Look through the material below and copy exactly the lines from the line with "left_front_leg();" to the line with "obj.parent = None", those two lines included.
start Data section
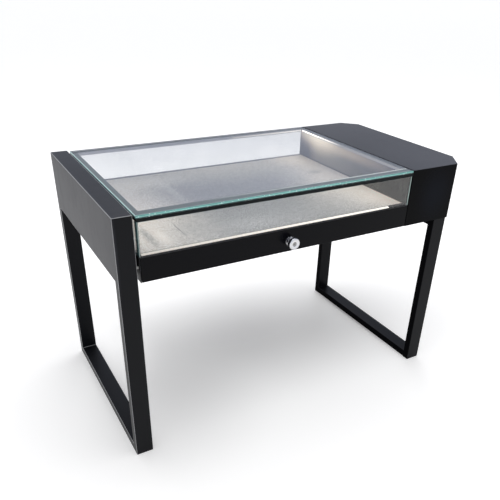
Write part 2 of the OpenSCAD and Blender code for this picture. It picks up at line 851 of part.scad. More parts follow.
// Key plug with its keyway and the square tail for the cam
module lock_plug() {
  keyway_w = 1.4;
  keyway_h = 7;
  keyway_l = 24;
  tail_end_d = 10;
  tail_end_l = 2.5;
  color([0.78, 0.76, 0.7]) placed() difference() {
    union() {
      rod_y(knob_x, knob_z, plug_d, -knob_out, cam_y);
      span([knob_x - tail_w / 2, cam_y, knob_z - tail_w / 2],
           [knob_x + tail_w / 2, cam_y + cam_t, knob_z + tail_w / 2]);
      rod_y(knob_x, knob_z, tail_end_d, cam_y + cam_t, cam_y + cam_t + tail_end_l);
    }
    span([knob_x - keyway_w / 2, -knob_out - cut, knob_z - keyway_h / 2],
         [knob_x + keyway_w / 2, -knob_out + keyway_l, knob_z + keyway_h / 2]);
  }
}

module lock_cam() {
  cam_w = 15;
  color([0.66, 0.67, 0.68]) placed() difference() {
    union() {
      rod_y(knob_x, knob_z, cam_w, cam_y, cam_y + cam_t);
      span([knob_x, cam_y, knob_z - cam_w / 2], [knob_x + cam_l, cam_y + cam_t, knob_z + cam_w / 2]);
    }
    span([knob_x - tail_w / 2, cam_y - cut, knob_z - tail_w / 2],
         [knob_x + tail_w / 2, cam_y + cam_t + cut, knob_z + tail_w / 2]);
  }
}

left_front_leg();
left_rear_leg();
left_side_beam();
left_foot_bar();
right_front_leg();
right_rear_leg();
right_foot_bar();
right_top_bar();
leg_glides();
cabinet_top();
cabinet_wrap();
cabinet_inner_wall();
cabinet_floor();
service_cover();
cover_screws();
led_driver();
terminal_block();
power_inlet();
leg_frame_bolts();
case_left_rail();
case_rear_rail();
case_floor();
lock_strike();
frame_sleeves();
case_bolts();
rail_studs();
gap_bumpers();
right_liner();
top_front_rail();
top_rear_rail();
top_left_rail();
top_right_rail();
glass_top();
left_pane();
rear_pane();
side_light_profile();
side_light_lens();
rear_light_profile();
rear_light_lens();
left_slide_outer();
right_slide_outer();
left_slide_middle();
right_slide_middle();
left_slide_inner();
right_slide_inner();
tray_front();
tray_front_member();
tray_left_side();
tray_right_side();
tray_rear_member();
deck_cross_bars();
display_deck();
pane_channel();
front_pane();
foot_light_profile();
foot_light_lens();
knob_body();
lock_nut();
lock_plug();
lock_cam();
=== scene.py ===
import bmesh
import bpy
import json
from math import atan2, degrees, pi, radians
from mathutils import Matrix, Vector

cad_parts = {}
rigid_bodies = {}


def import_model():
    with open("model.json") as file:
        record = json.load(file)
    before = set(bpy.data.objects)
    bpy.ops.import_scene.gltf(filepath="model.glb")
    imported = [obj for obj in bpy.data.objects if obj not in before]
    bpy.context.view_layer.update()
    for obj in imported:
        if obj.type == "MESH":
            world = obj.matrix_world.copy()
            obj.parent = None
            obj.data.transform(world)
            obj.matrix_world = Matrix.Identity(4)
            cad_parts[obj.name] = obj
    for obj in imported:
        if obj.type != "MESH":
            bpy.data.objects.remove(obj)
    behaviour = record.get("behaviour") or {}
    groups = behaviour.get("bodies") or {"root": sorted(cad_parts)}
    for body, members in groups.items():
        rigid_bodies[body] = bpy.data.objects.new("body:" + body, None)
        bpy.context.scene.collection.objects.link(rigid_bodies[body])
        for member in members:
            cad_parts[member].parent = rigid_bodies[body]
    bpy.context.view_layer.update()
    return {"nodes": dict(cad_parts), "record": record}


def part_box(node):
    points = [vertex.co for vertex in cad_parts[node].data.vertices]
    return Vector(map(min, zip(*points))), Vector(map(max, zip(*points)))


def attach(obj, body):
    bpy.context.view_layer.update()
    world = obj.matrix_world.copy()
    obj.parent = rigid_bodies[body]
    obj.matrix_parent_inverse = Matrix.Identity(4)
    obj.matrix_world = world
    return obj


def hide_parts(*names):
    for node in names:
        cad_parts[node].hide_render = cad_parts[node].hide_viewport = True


# Jewellery showcase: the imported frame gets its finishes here, and the rounded, turned and
# glass pieces are modelled again. All places are in metres, in the frame's own axes.

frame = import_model()
nodes = frame["nodes"]
record = frame["record"]
slotOf = {part["node"]: part["material_slot"] for part in record["subparts"]}
bodyOf = {name: body for body, group in record["behaviour"]["bodies"].items() for name in group}
print("frame loaded:", len(nodes), "nodes")

# The camera, at the photograph's place and with its lens

viewpoint = {
    "place": (-0.9395, -1.5799, 1.2727),
    "right": (0.866, -0.4991, 0.0309),
    "back": (-0.4421, -0.7354, 0.5136),
    "lens": 41.13, "sensor": 36, "shift": (-0.0254, 0.131), "nearest": 0.05, "farthest": 400,
}


def placeCamera(settings):
    lens = bpy.data.cameras.new("studioCamera")
    lens.lens, lens.sensor_width = settings["lens"], settings["sensor"]
    lens.shift_x, lens.shift_y = settings["shift"]
    lens.clip_start, lens.clip_end = settings["nearest"], settings["farthest"]
    camera = bpy.data.objects.new("studioCamera", lens)
    bpy.context.scene.collection.objects.link(camera)
    back = Vector(settings["back"]).normalized()
    right = Vector(settings["right"])
    right = (right - right.dot(back) * back).normalized()
    turn = Matrix((right, back.cross(right), back)).transposed()
    camera.matrix_world = Matrix.Translation(settings["place"]) @ turn.to_4x4()
    bpy.context.scene.camera = camera


placeCamera(viewpoint)

# Modelling helpers

mergeWithin = 1e-6
overshoot = 0.001  # how far a cutting tool sticks out of the piece
squareOn, turnedTo = 0.97, 0.3  # a normal lies along a direction fully, or partly
axisTurns = {"X": (0, pi / 2, 0), "Y": (pi / 2, 0, 0), "Z": (0, 0, 0)}


def deselectAll():
    bpy.ops.object.select_all(action="DESELECT")


def focusOn(piece):
    deselectAll()
    piece.select_set(True)
    bpy.context.view_layer.objects.active = piece


# puts the new primitive's place and size into its mesh
def settle(name):
    piece = bpy.context.object
    piece.name = piece.data.name = name
    bpy.ops.object.transform_apply(location=True, rotation=True, scale=True)
    return piece


def newBlock(name, low, high):
    deselectAll()
    low, high = Vector(low), Vector(high)
    bpy.ops.mesh.primitive_cube_add(size=1, location=(low + high) / 2, scale=high - low)
    return settle(name)


def newRod(name, centre, radius, length, axis, sides=48):
    deselectAll()
    bpy.ops.mesh.primitive_cylinder_add(
        vertices=sides, radius=radius, depth=length, location=centre, rotation=axisTurns[axis]
    )
    return settle(name)


def openEdit(piece, kind="FACE"):
    focusOn(piece)
    bpy.ops.object.mode_set(mode="EDIT")
    bpy.ops.mesh.select_mode(type=kind)
    bpy.ops.mesh.select_all(action="DESELECT")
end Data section
Final result:
left_front_leg();
left_rear_leg();
left_side_beam();
left_foot_bar();
right_front_leg();
right_rear_leg();
right_foot_bar();
right_top_bar();
leg_glides();
cabinet_top();
cabinet_wrap();
cabinet_inner_wall();
cabinet_floor();
service_cover();
cover_screws();
led_driver();
terminal_block();
power_inlet();
leg_frame_bolts();
case_left_rail();
case_rear_rail();
case_floor();
lock_strike();
frame_sleeves();
case_bolts();
rail_studs();
gap_bumpers();
right_liner();
top_front_rail();
top_rear_rail();
top_left_rail();
top_right_rail();
glass_top();
left_pane();
rear_pane();
side_light_profile();
side_light_lens();
rear_light_profile();
rear_light_lens();
left_slide_outer();
right_slide_outer();
left_slide_middle();
right_slide_middle();
left_slide_inner();
right_slide_inner();
tray_front();
tray_front_member();
tray_left_side();
tray_right_side();
tray_rear_member();
deck_cross_bars();
display_deck();
pane_channel();
front_pane();
foot_light_profile();
foot_light_lens();
knob_body();
lock_nut();
lock_plug();
lock_cam();
=== scene.py ===
import bmesh
import bpy
import json
from math import atan2, degrees, pi, radians
from mathutils import Matrix, Vector

cad_parts = {}
rigid_bodies = {}


def import_model():
    with open("model.json") as file:
        record = json.load(file)
    before = set(bpy.data.objects)
    bpy.ops.import_scene.gltf(filepath="model.glb")
    imported = [obj for obj in bpy.data.objects if obj not in before]
    bpy.context.view_layer.update()
    for obj in imported:
        if obj.type == "MESH":
            world = obj.matrix_world.copy()
            obj.parent = None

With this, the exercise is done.